Florida residents have almost certainly heard the Lou Reed song that instructs listeners to “take a walk on the wild side.” It seems that Reed himself may have followed that example in his own estate plans. Would you believe that his estate already earned more than $20 million since Reed died in October 2013? Yes, that only counts income that arrived after the man’s death. That is certainly a lot of money. Managing that type of an estate is no easy task, but it could be made easier — and more private — through the use of a trust.

We say that Reed took a “walk on the wild side” because he used a 34-page will instead of relying on a revocable living trust. No one seems to know why Reed took that path, which could make some of his estate’s earnings vulnerable to additional taxes. At least one revocable living trust could have allowed Reed to transfer many of his assets into the trust during his lifetime.

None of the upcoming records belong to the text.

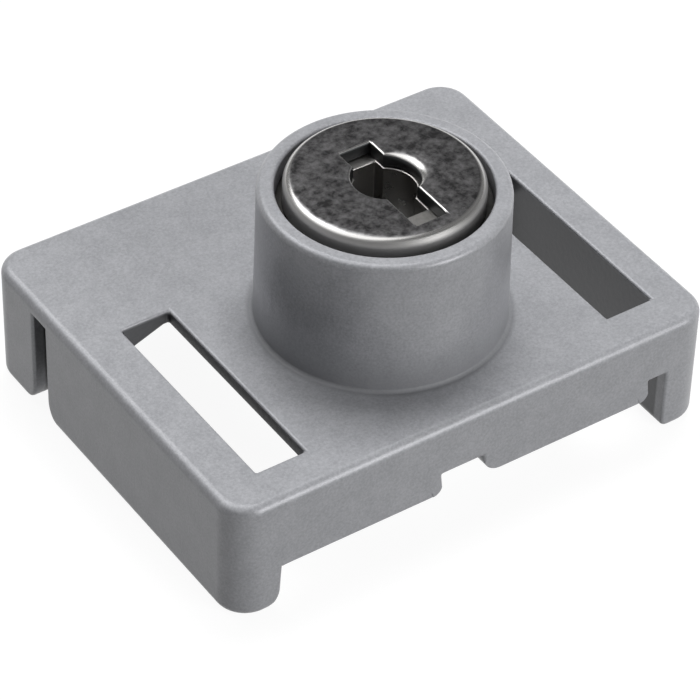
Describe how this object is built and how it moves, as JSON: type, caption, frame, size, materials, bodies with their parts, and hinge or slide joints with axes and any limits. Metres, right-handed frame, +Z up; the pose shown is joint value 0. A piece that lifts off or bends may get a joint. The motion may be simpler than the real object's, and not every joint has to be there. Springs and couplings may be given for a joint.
{
  "type": "window security lock",
  "caption": "Key-operated clamp lock for a sliding window's track: a die-cast body with a round lock boss stands over the rail, and a jaw under it grips the rail.",
  "frame": {"origin": "middle of the housing's footprint, at the height of the end blocks' feet", "axes": "+X runs along the rail towards the end with the wider skirt notch, +Y runs across the rail towards the anvil at the back, +Z points up through the lock boss"},
  "size_m": [0.0484, 0.039, 0.026],
  "materials": {
    "enamel": "silver-grey metallic paint on die-cast zinc",
    "cap_steel": "galvanised, mottled dark grey, with bright edges",
    "nickel": "nickel-plated turned brass",
    "brass": "turned brass",
    "steel": "zinc-plated pressed steel",
    "hard_steel": "hardened steel",
    "screw_steel": "bright zinc plate",
    "black_rubber": "matt moulded rubber"
  },
  "bodies": {
    "lock_body": {"housing": "enamel", "anvil_pad": "black_rubber", "lock_barrel": "nickel", "drill_pins": "hard_steel", "face_cap": "cap_steel", "barrel_seal": "black_rubber", "barrel_clip": "steel", "stop_pin": "hard_steel", "thrust_washer": "brass", "core_circlip": "hard_steel", "guide_plate": "steel", "guide_screws": "screw_steel"},
    "core": {"key_core": "nickel", "core_seal": "black_rubber", "crank": "hard_steel", "drive_dowels": "hard_steel", "shutter_spring": "screw_steel"},
    "key_shutter": {"shutter": "hard_steel"},
    "jaw": {"jaw_slide": "steel", "jaw_pad": "black_rubber", "pad_rivets": "screw_steel"}
  },
  "joints": [
    {"name": "core_turn", "type": "hinge", "parent": "lock_body", "child": "core", "pos_m": [0.0004, -0.0041, 0.015], "axis": [0, 0, 1], "range_deg": [0, 90]},
    {"name": "jaw_clamp", "type": "slide", "parent": "lock_body", "child": "jaw", "axis": [0, 1, 0], "range_m": [0, 0.00269]},
    {"name": "shutter_press", "type": "slide", "parent": "core", "child": "key_shutter", "axis": [0, 0, -1], "range_m": [0, 0.0025], "stiffness_N_per_m": 980, "springref_m": -0.0005, "deforming": ["shutter_spring"]}
  ],
  "couplings": [
    {"joint": "core_turn", "follows": "jaw_clamp", "rad_per_m": 584.59}
  ]
}
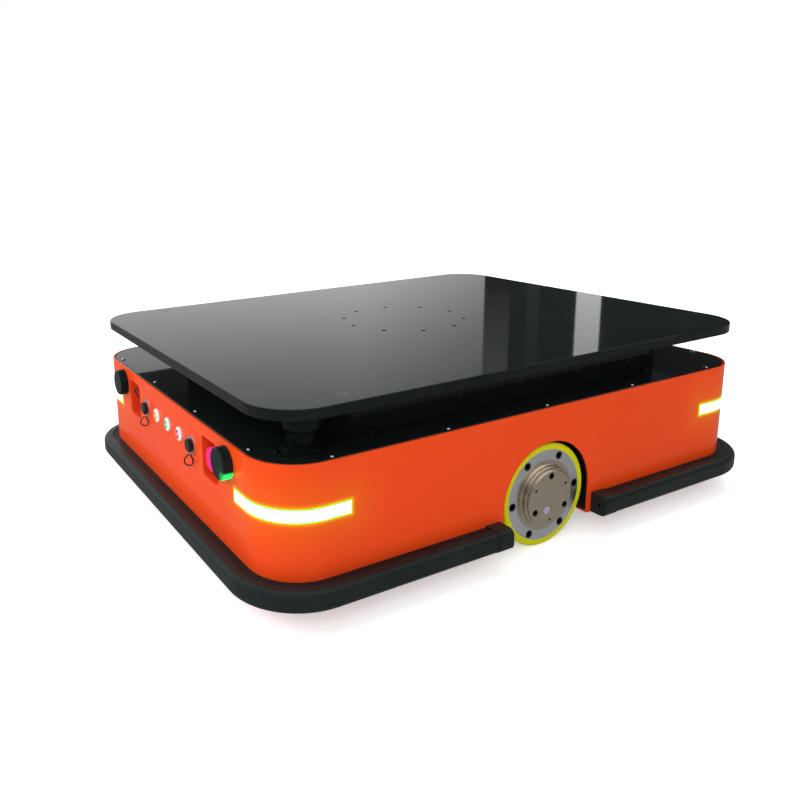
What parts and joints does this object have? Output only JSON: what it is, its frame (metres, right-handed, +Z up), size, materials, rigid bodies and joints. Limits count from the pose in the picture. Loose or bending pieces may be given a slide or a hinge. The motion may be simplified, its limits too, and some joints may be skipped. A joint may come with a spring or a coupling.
{
  "type": "autonomous mobile robot",
  "caption": "Low mobile robot with a lifting load plate over two corner laser scanners, side drive wheels, swivel casters, a wrap-round rubber bumper and a front control panel.",
  "frame": {"origin": "floor level, below the middle of the robot", "axes": "+Y along the robot's length towards the back, the control panel faces -Y, +X along the drive wheels' axle, +Z up"},
  "size_m": [0.867, 1.085, 0.324],
  "materials": {
    "shell_paint": "gloss orange powder coat",
    "cover_paint": "gloss black paint",
    "plate_coat": "gloss black coat",
    "dark_steel": "satin dark grey paint",
    "raw_aluminium": "machined",
    "bronze_aluminium": "bronze anodised",
    "black_aluminium": "black anodised",
    "screw_steel": "zinc plated",
    "liner_black": "satin black paint",
    "scanner_shell": "gloss black",
    "scanner_lens": "smoked, dark",
    "column_chrome": "hard chrome",
    "bush_bronze": "turned bronze",
    "tyre_yellow": "olive yellow polyurethane",
    "caster_grey": "dark grey polyurethane",
    "bumper_rubber": "black skin",
    "bumper_plastic": "black",
    "light_cover": "translucent white, lit",
    "recess_paint": "dark orange paint",
    "stop_black": "black",
    "stop_red": "signal red",
    "bezel_white": "white",
    "lens_orange": "lit orange",
    "lens_green": "lit green",
    "lens_red": "lit pale red",
    "socket_metal": "nickel plated",
    "cap_plastic": "black",
    "antenna_plastic": "greenish black",
    "cord_black": "black cord"
  },
  "bodies": {
    "chassis": {"body_shell": "shell_paint", "top_cover": "cover_paint", "cover_screws": "screw_steel", "base_plate": "raw_aluminium", "chassis_frame": "dark_steel", "wheel_bay_liners": "liner_black", "drive_brackets": "dark_steel", "battery_pack": "black_aluminium", "control_unit": "black_aluminium", "floor_camera": "stop_black", "jack_housings": "raw_aluminium", "guide_bushes": "bush_bronze", "scanner_housings": "scanner_shell", "scanner_windows": "scanner_lens", "lift_motors": "black_aluminium", "skirt_guides": "cap_plastic", "right_drive_unit": "dark_steel", "left_drive_unit": "dark_steel", "caster_plates": "screw_steel", "bumper_rails": "black_aluminium", "bumper_noses": "bumper_rubber", "bumper_end_caps": "bumper_plastic", "corner_lights": "light_cover", "estop_recess": "recess_paint", "service_recess": "recess_paint", "estop_collar": "stop_black", "button_bezels": "bezel_white", "cable_sockets": "socket_metal", "puck_antennas": "antenna_plastic", "left_lanyard": "cord_black", "right_lanyard": "cord_black", "service_lanyard": "cord_black"},
    "platform": {"load_plate": "plate_coat", "platform_screws": "screw_steel", "lift_skirt": "cover_paint", "lift_columns": "column_chrome"},
    "right_wheel": {"right_tyre": "tyre_yellow", "right_hub_ring": "raw_aluminium", "right_gear_flange": "bronze_aluminium", "right_wheel_screws": "screw_steel"},
    "left_wheel": {"left_tyre": "tyre_yellow", "left_hub_ring": "raw_aluminium", "left_gear_flange": "bronze_aluminium", "left_wheel_screws": "screw_steel"},
    "front_right_caster": {"front_right_caster_fork": "screw_steel"},
    "front_right_roller": {"front_right_caster_wheel": "caster_grey"},
    "front_left_caster": {"front_left_caster_fork": "screw_steel"},
    "front_left_roller": {"front_left_caster_wheel": "caster_grey"},
    "rear_right_caster": {"rear_right_caster_fork": "screw_steel"},
    "rear_right_roller": {"rear_right_caster_wheel": "caster_grey"},
    "rear_left_caster": {"rear_left_caster_fork": "screw_steel"},
    "rear_left_roller": {"rear_left_caster_wheel": "caster_grey"},
    "left_button": {"left_button": "lens_orange"},
    "middle_button": {"middle_button": "lens_green"},
    "right_button": {"right_button": "lens_red"},
    "stop_plunger": {"estop_plunger": "screw_steel"},
    "stop_head": {"estop_head": "stop_red"},
    "left_cap": {"left_dust_cap": "cap_plastic"},
    "right_cap": {"right_dust_cap": "cap_plastic"},
    "service_cap": {"service_dust_cap": "cap_plastic"}
  },
  "joints": [
    {"name": "lift", "type": "slide", "parent": "chassis", "child": "platform", "axis": [0, 0, 1], "range_m": [0, 0.06]},
    {"name": "right_wheel_spin", "type": "hinge", "parent": "chassis", "child": "right_wheel", "pos_m": [0.36, 0, 0.09], "axis": [1, 0, 0], "continuous": true},
    {"name": "left_wheel_spin", "type": "hinge", "parent": "chassis", "child": "left_wheel", "pos_m": [-0.36, 0, 0.09], "axis": [1, 0, 0], "continuous": true},
    {"name": "front_right_swivel", "type": "hinge", "parent": "chassis", "child": "front_right_caster", "pos_m": [0.29, -0.395, 0.09], "axis": [0, 0, 1], "continuous": true},
    {"name": "front_right_roll", "type": "hinge", "parent": "front_right_caster", "child": "front_right_roller", "pos_m": [0.29, -0.365, 0.0375], "axis": [1, 0, 0], "continuous": true},
    {"name": "front_left_swivel", "type": "hinge", "parent": "chassis", "child": "front_left_caster", "pos_m": [-0.29, -0.395, 0.09], "axis": [0, 0, 1], "continuous": true},
    {"name": "front_left_roll", "type": "hinge", "parent": "front_left_caster", "child": "front_left_roller", "pos_m": [-0.29, -0.365, 0.0375], "axis": [1, 0, 0], "continuous": true},
    {"name": "rear_right_swivel", "type": "hinge", "parent": "chassis", "child": "rear_right_caster", "pos_m": [0.29, 0.395, 0.09], "axis": [0, 0, 1], "continuous": true},
    {"name": "rear_right_roll", "type": "hinge", "parent": "rear_right_caster", "child": "rear_right_roller", "pos_m": [0.29, 0.425, 0.0375], "axis": [1, 0, 0], "continuous": true},
    {"name": "rear_left_swivel", "type": "hinge", "parent": "chassis", "child": "rear_left_caster", "pos_m": [-0.29, 0.395, 0.09], "axis": [0, 0, 1], "continuous": true},
    {"name": "rear_left_roll", "type": "hinge", "parent": "rear_left_caster", "child": "rear_left_roller", "pos_m": [-0.29, 0.425, 0.0375], "axis": [1, 0, 0], "continuous": true},
    {"name": "left_button_press", "type": "slide", "parent": "chassis", "child": "left_button", "axis": [0, 1, 0], "range_m": [0, 0.003], "stiffness_N_per_m": 700},
    {"name": "middle_button_press", "type": "slide", "parent": "chassis", "child": "middle_button", "axis": [0, 1, 0], "range_m": [0, 0.003], "stiffness_N_per_m": 700},
    {"name": "right_button_press", "type": "slide", "parent": "chassis", "child": "right_button", "axis": [0, 1, 0], "range_m": [0, 0.003], "stiffness_N_per_m": 700},
    {"name": "stop_press", "type": "slide", "parent": "chassis", "child": "stop_plunger", "axis": [0, 1, 0], "range_m": [0, 0.005], "stiffness_N_per_m": 900},
    {"name": "stop_twist", "type": "hinge", "parent": "stop_plunger", "child": "stop_head", "pos_m": [0.187, -0.48, 0.1925], "axis": [0, 1, 0], "range_deg": [0, 45], "stiffness_Nm_per_rad": 0.08},
    {"name": "left_cap_turn", "type": "hinge", "parent": "chassis", "child": "left_cap", "pos_m": [-0.114, -0.51, 0.195], "axis": [0, 1, 0], "range_deg": [0, 90]},
    {"name": "right_cap_turn", "type": "hinge", "parent": "chassis", "child": "right_cap", "pos_m": [0.114, -0.51, 0.195], "axis": [0, 1, 0], "range_deg": [0, 90]},
    {"name": "service_cap_turn", "type": "hinge", "parent": "chassis", "child": "service_cap", "pos_m": [-0.178, -0.47, 0.1925], "axis": [0, 1, 0], "range_deg": [0, 90]}
  ]
}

The benefit for celebrities: When they use trusts, their estate information is kept out of the public eye. A revocable living trust would have allowed Reed’s estate to be administered privately — but a will requires a trip to probate court, and it makes Reed’s finances open in the public record. Administration of a trust could help avoid that unpleasantness altogether.

A revocable trust may not be the right decision for every estate, but this type of legal shelter can help protect some people’s assets from taxes and other claims. Trusts are often easier to administer than a general will. Those who are drafting an estate plan should consider the role that irrevocable and revocable trusts can play in their own plans for the future.